Par ailleurs, l’importance du stockage à la ferme est très variable selon les zones géographiques, de 10 % de la collecte à 55 % dans certaines zones. Selon l’étude, son coût varie quasiment du simple au double, de 5,2 €/t quand les installations de l’agriculteur sont amorties, jusqu’à 13 ,5 €/t, avec une moyenne autour de 10,9 €/t.

Des coûts de transports en hausse et difficiles à contenir

De manière générale, les coûts logistiques sont amenés à augmenter, quels que soient les scénarios étudiés : statu quo du « paysage logistique » actuel, contexte favorisant le ferroviaire et le fluvial ou, au contraire, accentuant la place du camion. Et la filière ne dispose pas de solutions miracle.

Les auteurs suggèrent de « limiter les ruptures de charge » en optimisant, selon les situations, les transbordements au champ, le stockage à la ferme et en « silo bags » ou la livraison directe dans les silos expéditeurs.

Les opérateurs auraient aussi quelques centimes, voire des euros, à gratter en maîtrisant davantage leurs marchés export et en privilégiant des industriels plus prévisibles que les grands groupes de trading international (ADM, Bunge, Cargill, Dreyfus). Améliorer la « prévisibilité en amont des flux » reste d’autant plus difficile que la météo, en période de moisson, ne laisse parfois qu’une courte fenêtre pour recevoir une quantité importante de grains.

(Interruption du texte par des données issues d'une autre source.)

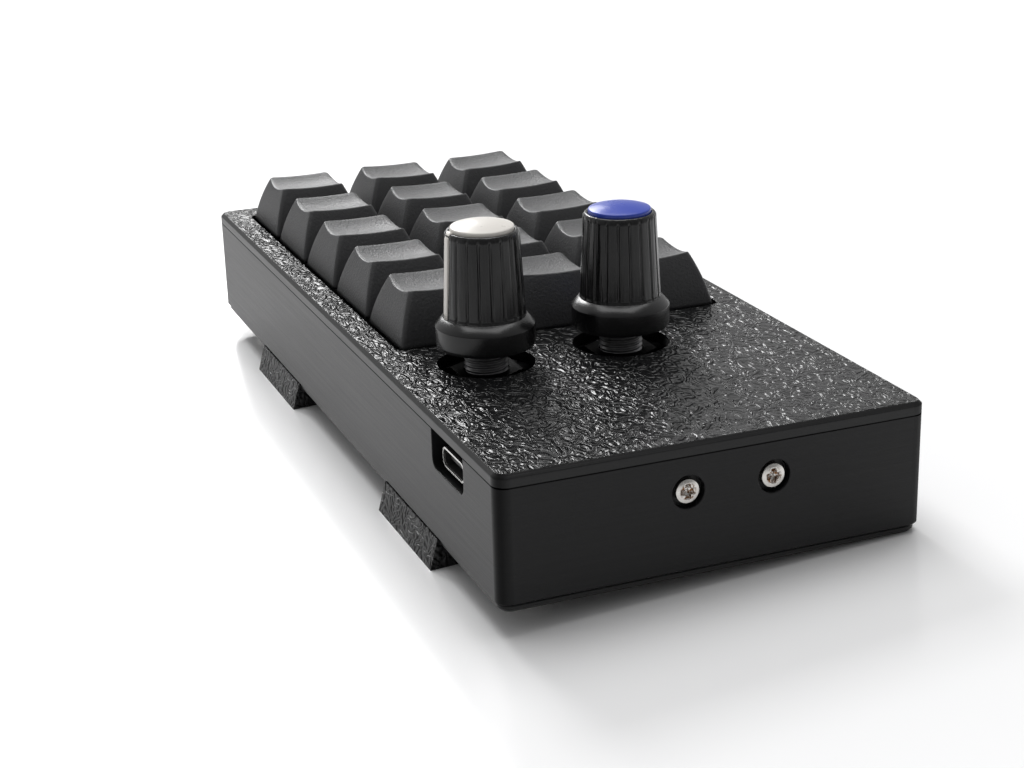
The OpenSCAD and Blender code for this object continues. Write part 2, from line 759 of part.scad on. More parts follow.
// Encoder: die-cast cover with the threaded bushing
module encoder_bushings() color([0.55, 0.55, 0.56]) place_case() at_knobs() translate([0, 0, ring_low]) difference() {
    union() {
        translate([-encoder_size / 2, -encoder_size / 2, 0]) cube([encoder_size, encoder_size, encoder_top_t]);
        cylinder(h = encoder_top_t + bushing_high, d = bushing_d);
    }
    translate([0, 0, -over]) cylinder(h = encoder_top_t + bushing_high + 2 * over, d = shaft_bore_d);
}

module encoder_washers() color([0.6, 0.6, 0.6]) place_case() at_knobs() translate([0, 0, encoder_top]) difference() {
    cylinder(h = washer_t, d = washer_d);
    translate([0, 0, -over]) cylinder(h = washer_t + 2 * over, d = bushing_d + 2 * small_fit);
}

module encoder_nuts() color([0.6, 0.6, 0.6]) place_case() at_knobs() translate([0, 0, nut_low]) difference() {
    cylinder(h = nut_high, d = nut_across / cos(30), $fn = 6);
    translate([0, 0, -over]) cylinder(h = nut_high + 2 * over, d = bushing_d + 2 * small_fit);
}

// A round bar with one flat, and the bore that fits it
module flat_bar(d, flat, high) {
    intersection() {
        cylinder(h = high, d = d);
        translate([-d, -d / 2, 0]) cube([d / 2 - flat + d, d, high]);
    }
}

module rotor(k) color([0.15, 0.15, 0.15]) place_case()
    translate([knob_x, knob_y(k), board_rise + encoder_floor + small_fit]) difference() {
        cylinder(h = rotor_high, d = rotor_d);
        translate([0, 0, -over]) flat_bar(stem_d + 2 * small_fit, stem_flat, rotor_high + 2 * over);
    }
module encoder_rotor_1() rotor(0);
module encoder_rotor_2() rotor(1);

// Shaft: a flatted stem through the rotor, a collar under the bushing and the bar up to the knob
module shaft(k) color([0.6, 0.6, 0.6]) place_case() translate([knob_x, knob_y(k), 0]) {
    stem_low = board_rise + encoder_floor - small_fit;
    translate([0, 0, stem_low]) flat_bar(stem_d, stem_flat, ring_low - collar_high - stem_low);
    translate([0, 0, ring_low - collar_high - small_fit]) cylinder(h = collar_high, d = collar_d);
    translate([0, 0, ring_low - collar_high]) cylinder(h = bushing_top - ring_low + collar_high, d = shaft_d);
    translate([0, 0, bushing_top]) flat_bar(shaft_d, shaft_flat, shaft_top - bushing_top);
}
module encoder_shaft_1() shaft(0);
module encoder_shaft_2() shaft(1);

// Moves a child to a knob's own frame: z = 0 at the skirt, the pointer along x
module at_knob(k, pointer_turn) {
    translate([knob_x, knob_y(k), knob_low]) rotate([0, 0, pointer_turn]) children();
}

// Pointer bar that follows the barrel's taper, from the cap's edge down to the bevel
module pointer_bar(extra) {
    low = skirt_high + skirt_bevel;
    foot_r = barrel_d / 2;
    head_r = barrel_top_d / 2;
    rotate([90, 0, 0]) linear_extrude(pointer_wid + 2 * extra, center = true) polygon([
        [foot_r - pointer_deep - extra, low],
        [foot_r + pointer_proud, low],
        [head_r + pointer_proud, low + barrel_high - rim_bevel],
        [head_r - rim_bevel, low + barrel_high + pointer_proud],
        [0, low + barrel_high + pointer_proud],
        [0, low + barrel_high - pointer_deep - extra],
        [head_r - pointer_deep - extra, low + barrel_high - pointer_deep - extra]
    ]);
}

// Knob: bevelled skirt, grooved barrel, seat for the coloured cap and a flatted bore
module knob(k, pointer_turn) color([0.05, 0.05, 0.05]) place_case() at_knob(k, pointer_turn) {
    low = skirt_high + skirt_bevel;
    lean = atan2((barrel_d - barrel_top_d) / 2, barrel_high);
    difference() {
        union() {
            cylinder(h = skirt_round, d1 = skirt_d - 2 * skirt_round, d2 = skirt_d);
            translate([0, 0, skirt_round]) cylinder(h = skirt_high - skirt_round, d = skirt_d);
            translate([0, 0, skirt_high]) cylinder(h = skirt_bevel, d1 = skirt_d, d2 = barrel_d);
            difference() {
                union() {
                    translate([0, 0, low]) cylinder(h = barrel_high - rim_bevel, d1 = barrel_d, d2 = barrel_top_d);
                    translate([0, 0, low + barrel_high - rim_bevel])
                        cylinder(h = rim_bevel, d1 = barrel_top_d, d2 = barrel_top_d - 2 * rim_bevel);
                }
                for (g = [0:groove_count - 1])
                    rotate([0, 0, (g + 1 / 2) * 360 / groove_count])
                        translate([barrel_d / 2 + groove_d / 2 - groove_deep, 0, low + groove_deep])
                            rotate([0, -lean, 0]) cylinder(h = barrel_high, d = groove_d, $fn = 16);
            }
        }
        translate([0, 0, -over]) cylinder(h = knob_recess_high + over, d = knob_recess_d);
        rotate([0, 0, -pointer_turn])
            flat_bar(shaft_d + 2 * small_fit, shaft_flat - small_fit, shaft_top - knob_low);
        translate([0, 0, knob_high - cap_seat_high]) cylinder(h = cap_seat_high + over, d = knob_cap_d + 2 * small_fit);
        pointer_bar(small_fit);
    }
}
// The first knob's pointer faces the back, the second knob's faces the far end
pointer_turns = [90, 0];
module knob_1() knob(0, pointer_turns[0]);
module knob_2() knob(1, pointer_turns[1]);

// Coloured cap: a disc with a low dome, and the pointer that runs down the barrel
module knob_cap(k, pointer_turn) place_case() at_knob(k, pointer_turn) {
    dome = knob_cap_rise * cap_dome_share;
    dome_r = (pow(knob_cap_d / 2, 2) + pow(dome, 2)) / (2 * dome);
    translate([0, 0, knob_high - cap_seat_high]) intersection() {
        cylinder(h = cap_seat_high + knob_cap_rise, d = knob_cap_d);
        translate([0, 0, cap_seat_high + knob_cap_rise - dome_r]) sphere(dome_r);
    }
    pointer_bar(0);
}
module knob_cap_1() color([0.87, 0.85, 0.8]) knob_cap(0, pointer_turns[0]);
module knob_cap_2() color([0.12, 0.22, 0.6]) knob_cap(1, pointer_turns[1]);

case_body();
bottom_plate();
top_cover();
foot_near();
foot_far();
switch_plate();
circuit_board();
controller_board();
controller_chips();
header_strips();
usb_shell();
usb_tongue();
end_screws();
flat_screws();
threaded_inserts();
switch_bases();
switch_tops();
key_springs();
encoder_bases();
encoder_bushings();
encoder_washers();
encoder_nuts();
encoder_rotor_1();
encoder_rotor_2();
encoder_shaft_1();
encoder_shaft_2();
knob_1();
knob_2();
knob_cap_1();
knob_cap_2();
for (place = key_places) keycap(place);
for (place = key_places) stem(place);
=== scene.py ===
"""The looks of a macro keypad with fifteen keys and two push knobs, in a printed case."""
import math

import bpy
import numpy as np
from mathutils import Matrix, Vector
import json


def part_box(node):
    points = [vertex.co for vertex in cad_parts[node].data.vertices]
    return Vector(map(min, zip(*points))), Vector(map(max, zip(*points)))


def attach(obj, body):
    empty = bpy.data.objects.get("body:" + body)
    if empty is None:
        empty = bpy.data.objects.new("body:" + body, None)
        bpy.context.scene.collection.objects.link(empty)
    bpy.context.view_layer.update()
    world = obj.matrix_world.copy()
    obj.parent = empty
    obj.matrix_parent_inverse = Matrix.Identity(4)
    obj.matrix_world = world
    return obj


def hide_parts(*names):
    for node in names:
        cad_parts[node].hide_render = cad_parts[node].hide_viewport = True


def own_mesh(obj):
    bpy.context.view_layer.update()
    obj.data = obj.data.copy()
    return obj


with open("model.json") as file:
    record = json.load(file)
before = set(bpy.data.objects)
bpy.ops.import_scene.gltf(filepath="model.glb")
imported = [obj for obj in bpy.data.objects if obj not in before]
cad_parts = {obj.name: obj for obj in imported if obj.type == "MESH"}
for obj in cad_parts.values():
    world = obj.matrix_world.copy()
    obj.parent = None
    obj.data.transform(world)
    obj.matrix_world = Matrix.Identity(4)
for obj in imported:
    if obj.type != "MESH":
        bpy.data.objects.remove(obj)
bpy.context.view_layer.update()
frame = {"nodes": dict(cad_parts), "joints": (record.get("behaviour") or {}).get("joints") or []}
bpy.context.scene.view_settings.view_transform = "Standard"

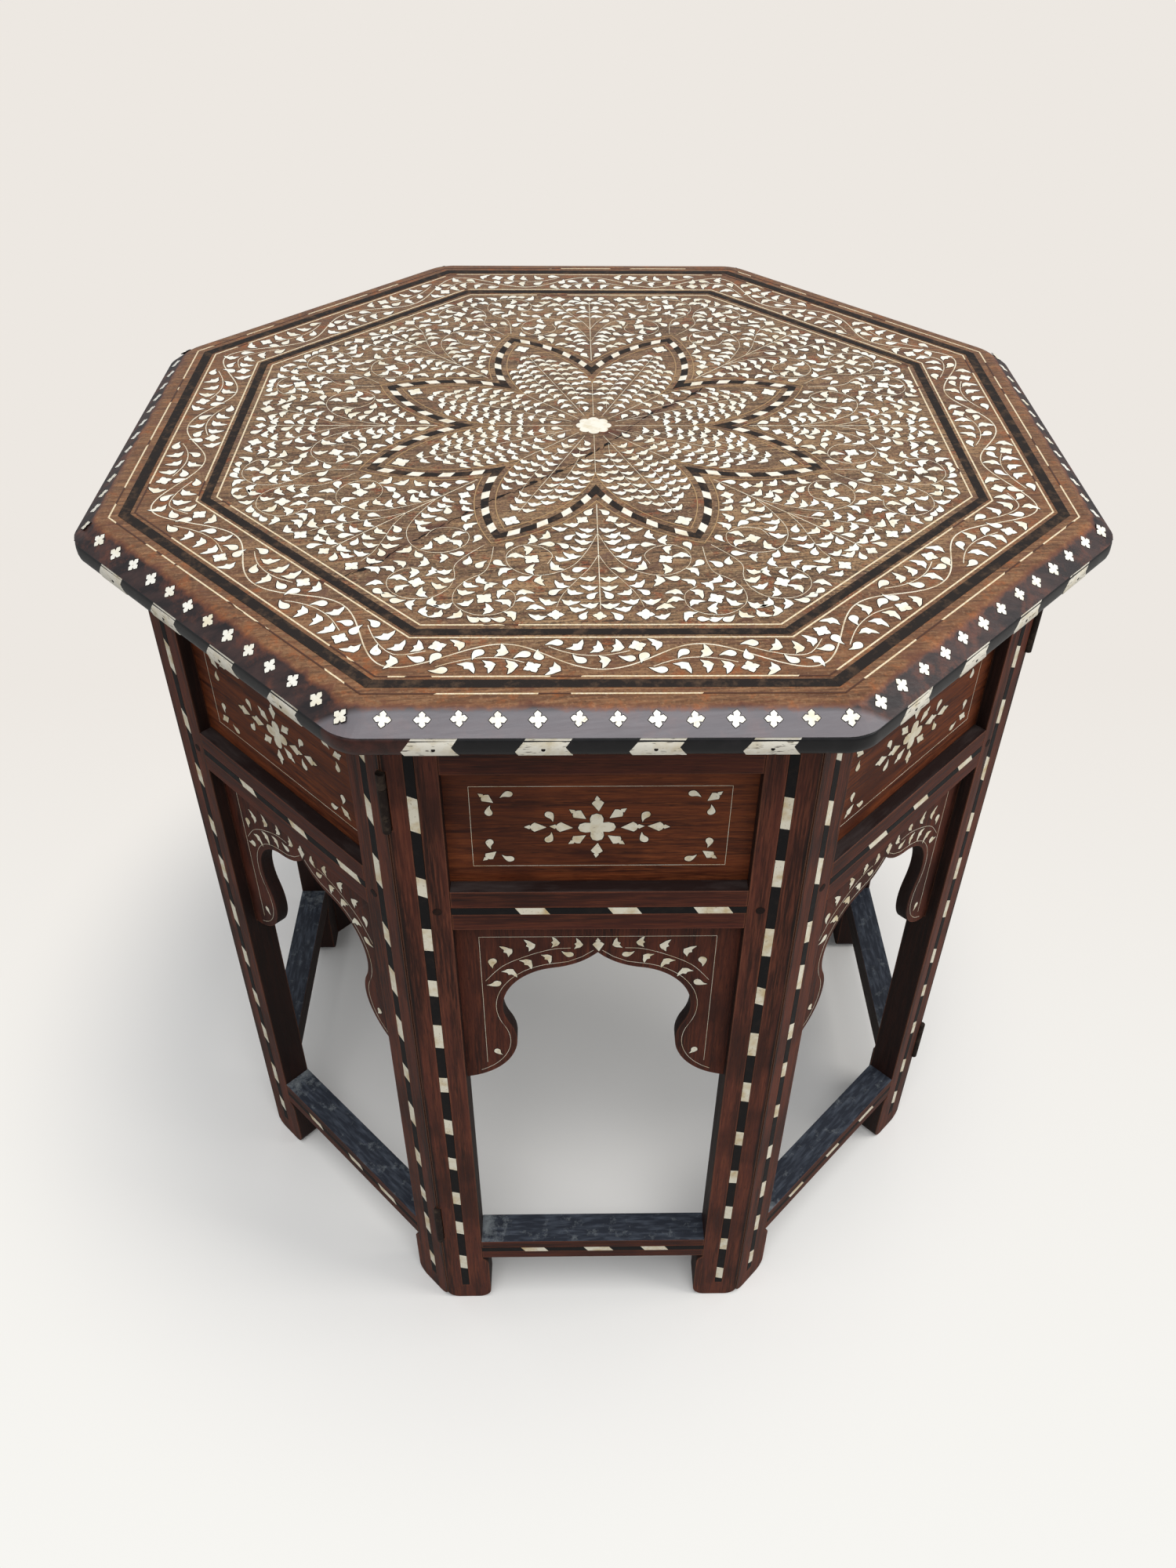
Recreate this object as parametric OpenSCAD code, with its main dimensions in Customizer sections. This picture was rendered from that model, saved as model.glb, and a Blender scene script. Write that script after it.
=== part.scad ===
// Octagonal side table: a loose inlaid top on a base of eight hinged frames.
// Origin: on the floor under the middle of the table, +Z up, -Y to the front.

/* [Table top] */
// Width of the table top across its flat sides
top_across = 580; // [560:1:620]
// Thickness of the table top
top_thick = 20; // [18:0.5:26]
// Level width of the sloping border
bevel_w = 13.5; // [8:0.5:18]
// Fall of the sloping border
bevel_drop = 9.5; // [5:0.5:11]
// Depth of the edge strips, measured inwards
edge_d = 6; // [4:0.5:8]
// Swell of the edge strips' rounded face
edge_swell = 0.8; // [0.4:0.1:1.5]
// How far the edge strips stand out past the sloping border
edge_proud = 0.4; // [0.2:0.1:0.8]
// Width of the open seam between two strips at a corner
seam = 0.1; // [0.05:0.05:0.3]

/* [Lines and bands in the top] */
// Depth of every groove cut for bone or ebony
inlay_depth = 2; // [1.5:0.1:2.5]
// How far bone and ebony stand out of the shrunken wood
inlay_proud = 0.15; // [0.05:0.05:0.2]
// Room for glue on either side of a line or band
glue_gap = 0.02; // [0.01:0.01:0.05]
// Width of a bone line
bone_line_w = 0.9; // [0.8:0.1:2]
// Inset of the outer bone line from the edge of the flat
outer_line_in = 7; // [5:0.5:9]
// Inset of the outer ebony band from the edge of the flat
outer_band_in = 12; // [11:0.5:13]
// Width of the outer ebony band
outer_band_w = 6; // [4:0.5:7]
// Space between the outer ebony band and the bone line inside it
outer_band_space = 2; // [1:0.5:4]
// Inset of the vine border's inner bone line from the edge of the flat
vine_line_in = 51; // [45:0.5:60]
// Space between that line and the inner ebony band
vine_line_space = 1.7; // [1:0.1:4]
// Width of the inner ebony band
inner_band_w = 5; // [3:0.5:7]
// Space between the inner ebony band and the last bone line
inner_band_space = 3; // [1:0.5:5]

/* [Rosette in the top] */
// Distance from the middle of the top to the tip of a petal
petal_tip = 142; // [125:1:150]
// Radius of the two curves that bound a petal
petal_curve_r = 96; // [90:1:110]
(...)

Surtout, « compte tenu des exigences sur la qualité et la montée en gamme des cahiers de charges des transformateurs et distributeurs, notamment pour les céréales sans insecticides de stockage », il est à craindre que les surcoûts et primes liés à ces nouvelles pratiques soient répercutés sans contrepartie aux producteurs. À moins que les acteurs de la filière partagent « l’intérêt d’une mise en commun pour factualiser ces surcoûts ».